Set task. Can all of these lines be returned exactly?

------------------------------

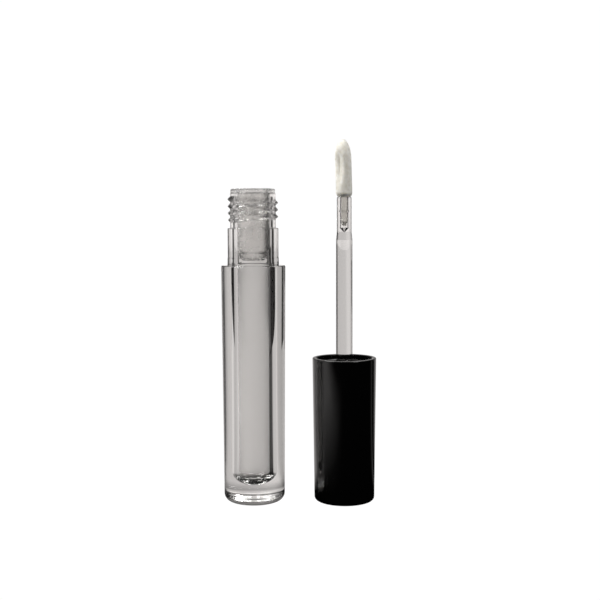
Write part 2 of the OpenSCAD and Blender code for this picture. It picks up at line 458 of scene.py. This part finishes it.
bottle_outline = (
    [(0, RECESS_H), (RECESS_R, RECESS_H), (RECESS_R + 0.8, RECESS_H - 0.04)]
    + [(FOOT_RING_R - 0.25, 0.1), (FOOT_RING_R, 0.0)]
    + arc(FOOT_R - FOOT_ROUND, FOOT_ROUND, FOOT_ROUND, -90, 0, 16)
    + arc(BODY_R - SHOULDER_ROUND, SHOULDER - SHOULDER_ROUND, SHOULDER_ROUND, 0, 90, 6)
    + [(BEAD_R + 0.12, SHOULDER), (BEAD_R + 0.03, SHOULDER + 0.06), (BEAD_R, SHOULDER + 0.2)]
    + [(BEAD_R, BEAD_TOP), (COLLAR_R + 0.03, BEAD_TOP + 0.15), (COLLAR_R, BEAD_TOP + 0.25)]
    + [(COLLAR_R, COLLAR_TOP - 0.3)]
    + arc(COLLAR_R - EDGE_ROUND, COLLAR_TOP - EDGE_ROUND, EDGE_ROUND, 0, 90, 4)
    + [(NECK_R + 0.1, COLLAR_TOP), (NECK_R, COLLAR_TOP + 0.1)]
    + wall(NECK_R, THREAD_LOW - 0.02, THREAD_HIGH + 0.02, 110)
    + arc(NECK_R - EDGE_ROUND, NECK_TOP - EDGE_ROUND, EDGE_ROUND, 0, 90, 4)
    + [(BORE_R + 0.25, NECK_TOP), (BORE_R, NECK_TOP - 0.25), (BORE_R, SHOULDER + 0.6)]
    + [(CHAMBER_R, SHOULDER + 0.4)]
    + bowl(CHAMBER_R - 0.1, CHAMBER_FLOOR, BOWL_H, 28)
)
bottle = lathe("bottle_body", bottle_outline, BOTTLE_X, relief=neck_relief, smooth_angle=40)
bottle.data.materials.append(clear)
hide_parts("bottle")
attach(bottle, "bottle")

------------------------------

Solution for this task.
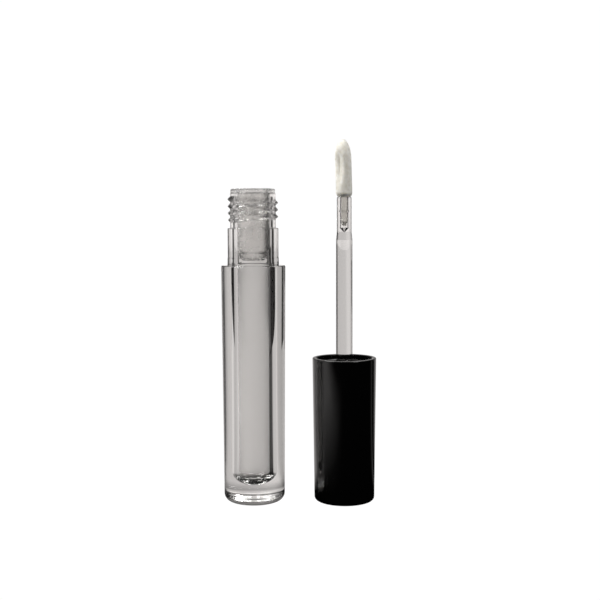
Write part 2 of the OpenSCAD and Blender code for this picture. It picks up at line 458 of scene.py. This part finishes it.
bottle_outline = (
    [(0, RECESS_H), (RECESS_R, RECESS_H), (RECESS_R + 0.8, RECESS_H - 0.04)]
    + [(FOOT_RING_R - 0.25, 0.1), (FOOT_RING_R, 0.0)]
    + arc(FOOT_R - FOOT_ROUND, FOOT_ROUND, FOOT_ROUND, -90, 0, 16)
    + arc(BODY_R - SHOULDER_ROUND, SHOULDER - SHOULDER_ROUND, SHOULDER_ROUND, 0, 90, 6)
    + [(BEAD_R + 0.12, SHOULDER), (BEAD_R + 0.03, SHOULDER + 0.06), (BEAD_R, SHOULDER + 0.2)]
    + [(BEAD_R, BEAD_TOP), (COLLAR_R + 0.03, BEAD_TOP + 0.15), (COLLAR_R, BEAD_TOP + 0.25)]
    + [(COLLAR_R, COLLAR_TOP - 0.3)]
    + arc(COLLAR_R - EDGE_ROUND, COLLAR_TOP - EDGE_ROUND, EDGE_ROUND, 0, 90, 4)
    + [(NECK_R + 0.1, COLLAR_TOP), (NECK_R, COLLAR_TOP + 0.1)]
    + wall(NECK_R, THREAD_LOW - 0.02, THREAD_HIGH + 0.02, 110)
    + arc(NECK_R - EDGE_ROUND, NECK_TOP - EDGE_ROUND, EDGE_ROUND, 0, 90, 4)
    + [(BORE_R + 0.25, NECK_TOP), (BORE_R, NECK_TOP - 0.25), (BORE_R, SHOULDER + 0.6)]
    + [(CHAMBER_R, SHOULDER + 0.4)]
    + bowl(CHAMBER_R - 0.1, CHAMBER_FLOOR, BOWL_H, 28)
)
bottle = lathe("bottle_body", bottle_outline, BOTTLE_X, relief=neck_relief, smooth_angle=40)
bottle.data.materials.append(clear)
hide_parts("bottle")
attach(bottle, "bottle")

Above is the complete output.